What bugs me, and yes, it really does, is that for years she has deliberately given people the impression she was gay. I don’t care about the gender issue, but pretending to be gay? Coming from an author whose work I have enjoyed, I can’t even tell you how much I am put off. It may well not be fair, very possibly isn’t. I would tell people not to judge an author by their sexuality. But this situation where an author has deliberately given that impression, maybe she has asked to be judged by that.

[wyckedthoughts]:

How very interesting… So. What you’re saying is…other people have a right to know–up front–you are lesbian so they can determine whether or not they wish to support you? Hire you? Buy something from a business you own? How very retroactive of you. As to your other comment involving “our” community…that is very offensive to those of us straight chicks who support your right to eat at the y and do what we can–in our day to day lives–to help bring equality about. I didn’t realize I was supporting an exclusive club who would exclude me based upon not belonging to any of the LABELS you attach to your sexuality. How very strange for me to discover I have been fighting to REMOVE labels and exclusivity in communities while your pent-up anger and pain feels the need to exclude me and anyone who does not identify myself properly for “your” community.

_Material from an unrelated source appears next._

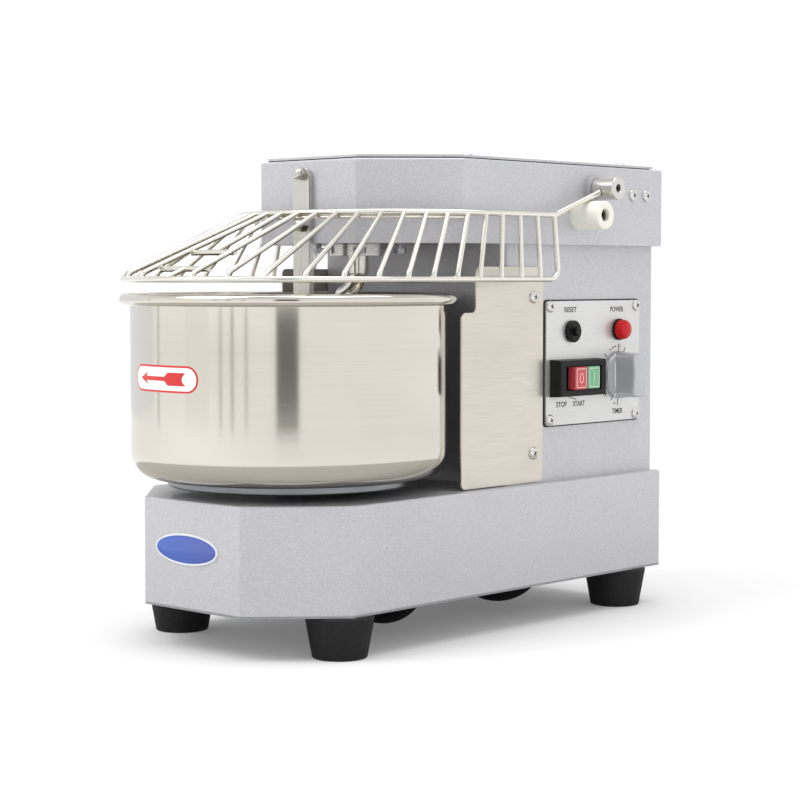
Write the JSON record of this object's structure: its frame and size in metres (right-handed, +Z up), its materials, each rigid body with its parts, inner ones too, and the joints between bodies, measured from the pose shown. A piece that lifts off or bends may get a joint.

Personally, I would think anyone who does anything to further the cause of those persecuted would be a welcome addition; regardless of whether or not they were wearing the right sticker on their forehead. Ah, well…I guess I shouldn’t be so surprised–I always did have weird ideas that never matched the “herds” I’ve traveled amongst. Your comments just sound so reminiscent of some racists and homophobes I’ve heard over the years that I guess it just kind of shocked me.